Guest spots, two in quick succession: first, Toumani Diabaté’s kora is brought on stage, followed by the man himself, for ‘Hope’; a diversion via ‘The Pleasure Is All Mine’ and Antony Hegarty strolls on from the wings, towering over the night’s headliner like Harry hanging with mother Henderson. Only with slightly less-believable hair and make-up, as is the norm at Björk shows. ‘Dull Flame Of Desire’ is followed immediately by a sumptuous rendering of Vespertine’s ‘Pagan Poetry’, but ‘Vertebrae By Vertebrae’ marks a dip in proceedings, attentions wandering as plastic cups, empty for some time now, look desperate for a refill.

Synapses are snapped back to the upright position when ‘Army Of Me’ triggers a barrage of laser fire, as previously seen during Björk’s ’07 Glastonbury slot; the venue shakes violently, as techno seeps from the margins of this aged material to inject it with startlingly new life. All the while our protagonist is spiralling, spinning, waving her arms, clawing her fingers, snaking her hips, screwing her face. Get close enough and you’re scared for her mental stability, until the knowledge that this is only a show settles and soothing safety placates the fight or flee reaction.

Only this isn’t only a show; it’s a staggering achievement of mostly engrossing visual wizardry – the lasers are followed by confetti cannons, and stage-level screens zoom in on Bell’s craftsmanship – and music that transcends fashion and genre by resolutely never subscribing to any movement or trend in the first place. ‘Bachelorette’ leads to ‘Wanderlust’, leads to ‘Hyperballad’, and eyes and ears all around get their fill, no room for the aforementioned omissions as much as they were demanded at the outset. The inevitable encore culminates, after a scintillating ‘Joga’, with the now-customary rant ‘n’ rave of ‘Declare Independence’, something of a comparative stinker on record (IMHO, et cetera) but absolutely blinding here. Very nearly – those returning beams flash precariously close to balcony-bound onlookers. Here, near the front, I’m entirely consumed, thoughts of friends lost in the melee forced out of the near-end equation by the sheer pleasure of something so very special.

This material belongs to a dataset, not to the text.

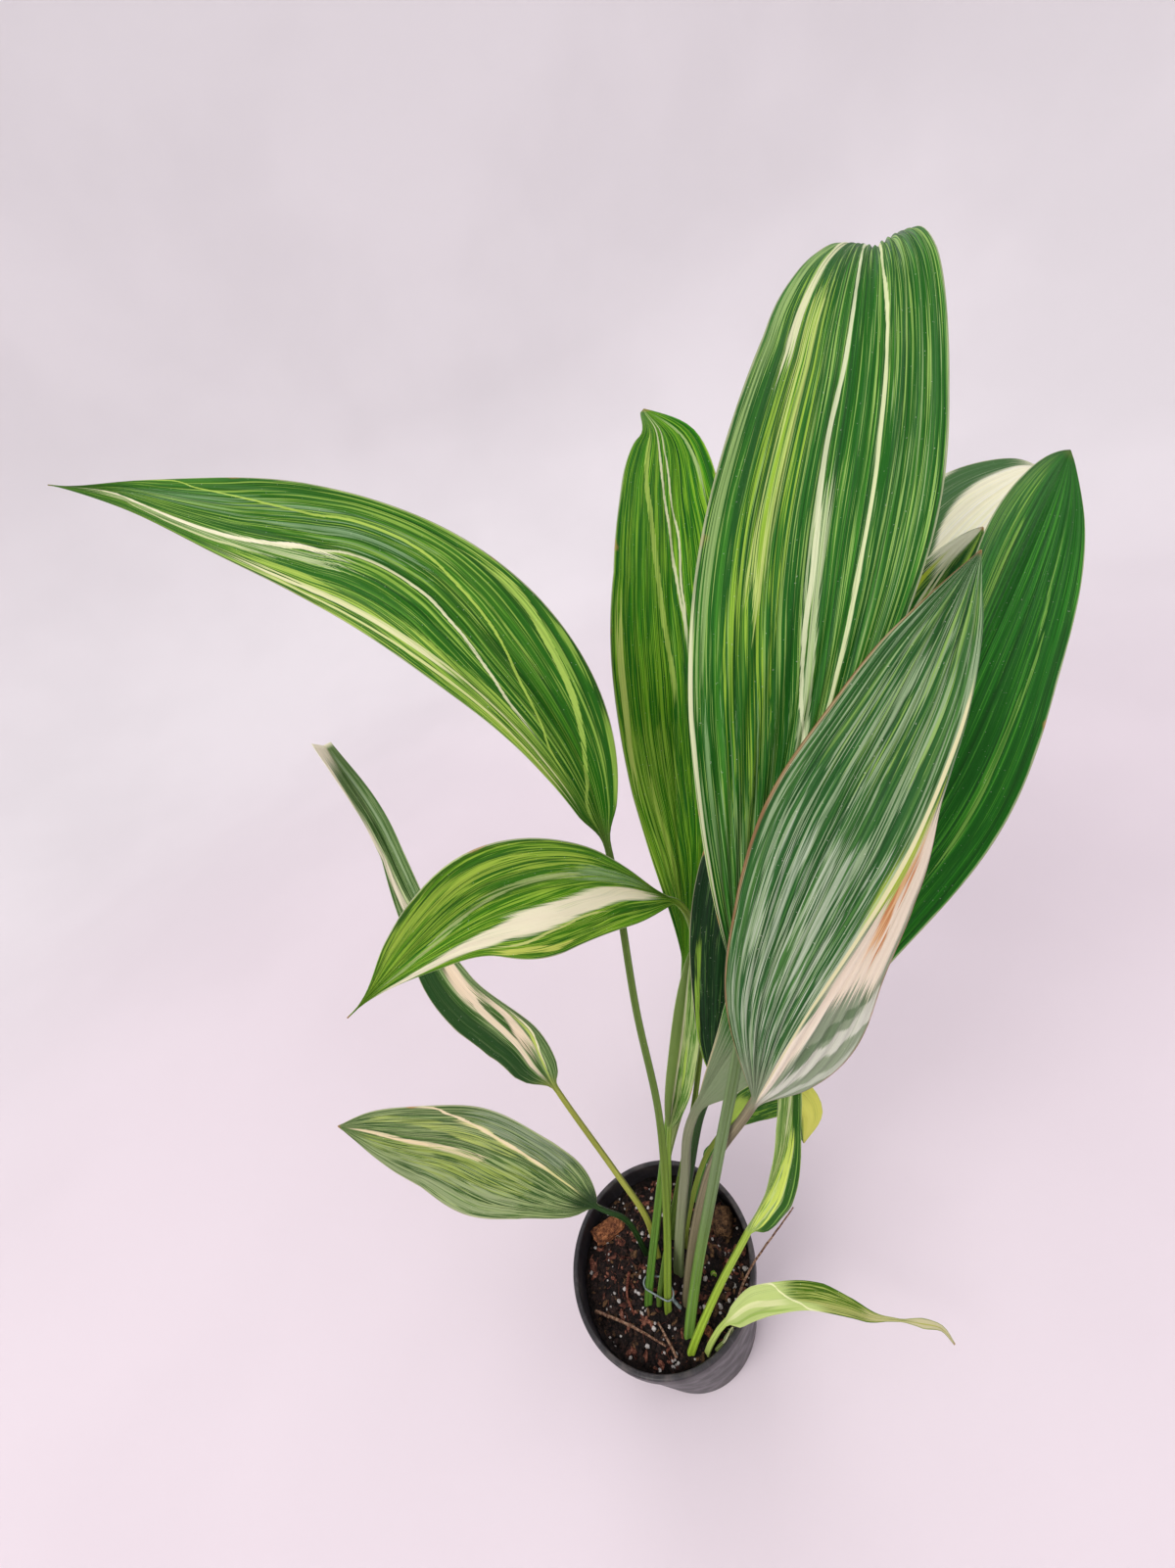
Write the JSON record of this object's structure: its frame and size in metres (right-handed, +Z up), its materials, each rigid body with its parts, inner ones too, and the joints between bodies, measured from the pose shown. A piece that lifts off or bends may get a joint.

Should Björk ever complete a work – an LP, or a show – categorised by those who bear witness to it as perfection, you’d figure she’d do her utmost to destroy it. The beauty of her music is that it doesn’t have universal appeal, and the diversity of her catalogue ensuring that even the firmest fan can find songs they’d rather not revisit. This isn’t music for neat boxes, pigeonholes preferred by consumers with grey matter disengaged. But performance smoothes these worry lines, breaks the boundaries, the blurring left for the studio; subsequently tonight registers like Richter Scale madness, more special than a year of sorry who? freebies rightly taken for granted.

  • Björk 9 / 10

Yes this was fcuking great

I was totally blown away by 'Army of Me', can't think of hardly any songs I've seen live that come close to it. Just incredible. And then along comes the ending from Hyperballad on that I don't think could get any better.

The only thing is that the sunday show got 'I Miss You' and 'Unravel'. Dammit! Can't have everything I suppose though.

*unison not unravel

even better.

Monday

had unravel but not pagan poetry, I miss you, or where is the line.

Still fucking incredible though.

Sounds as pant-wettingly good...

...as her Tokyo show - also the live highlight of the year so far for me.
Army Of Me, Wanderlust and Hyperballad all totally blew me away. Spot on about the 'visual wizadry' too - I hadn't seen anything like it before.

sunday was ace..

highlight for me of the year too... one of them definitely.